Browne, Nelson. Sheridan Le Fanu. London: Arthur Barker, 1951. A brief overview of Le Fanu’s life and work. Contains an introductory survey of his fiction, with particular emphasis on the atmospheric effects in his works. Brief, illuminating comments on The House by the Churchyard.

Gates, David. “‘A Dish of Village Chat’: Narrative Technique in Sheridan Le Fanu’s The House by the Churchyard.” Canadian Journal of Irish Studies 10, no. 1 (June, 1984): 63-69. Discusses speech, dialogue, and narrative voice in the novel, as well as the interaction between these and various other techniques. Also discusses Le Fanu’s debt to earlier novelists.

McCormack, W. J. Dissolute Characters: Irish Literary History Through Balzac, Sheridan Le Fanu, Yeats, and Bowen. Manchester, England: Manchester University Press, 1993. Substantial critical commentary on Le Fanu, a section of which is devoted to The House by the Churchyard. Discusses various aspects of the novel, including its cultural context. Further illumination of both the novel and Le Fanu’s career is provided by the study’s complex overall focus.

McCormack, W. J. Sheridan Le Fanu and Victorian Ireland. Oxford, England: Clarendon Press, 1980. The definitive study of Le Fanu and the Ireland of his time. Uses a substantial amount of primary source material and a sophisticated critical methodology to create a comprehensive picture of Le Fanu’s cultural background and intellectual interests. Discussion of The House by the Churchyard focuses on the presence and significance of the past.

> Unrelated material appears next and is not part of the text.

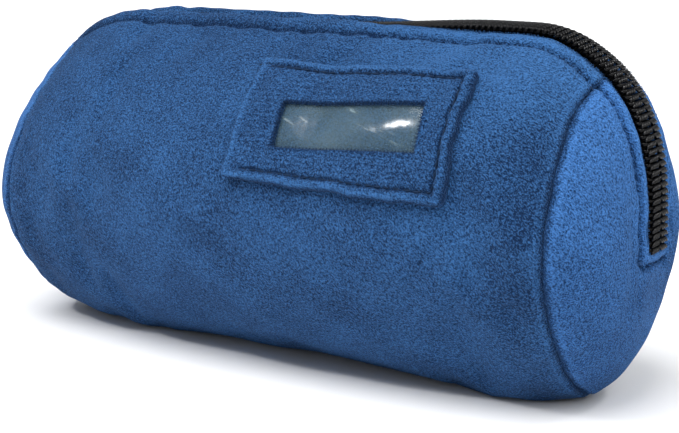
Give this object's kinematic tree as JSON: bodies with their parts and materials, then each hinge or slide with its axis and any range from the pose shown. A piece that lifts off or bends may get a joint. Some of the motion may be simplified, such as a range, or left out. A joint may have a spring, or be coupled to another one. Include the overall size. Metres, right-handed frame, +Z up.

Sullivan, Kevin. “The House by the Churchyard: James Joyce and Sheridan Le Fanu.” In Modern Irish Literature: Essays in Honor of William York Tindall, edited by Raymond J. Porter and James D. Brophy. New Rochelle, N.Y.: Iona College Press, 1972. Links Le Fanu’s work with later developments in Irish writing. Among the more explicit connections is the one made by the common setting of The House by the Churchyard and James Joyce’s Finnegans Wake (1939).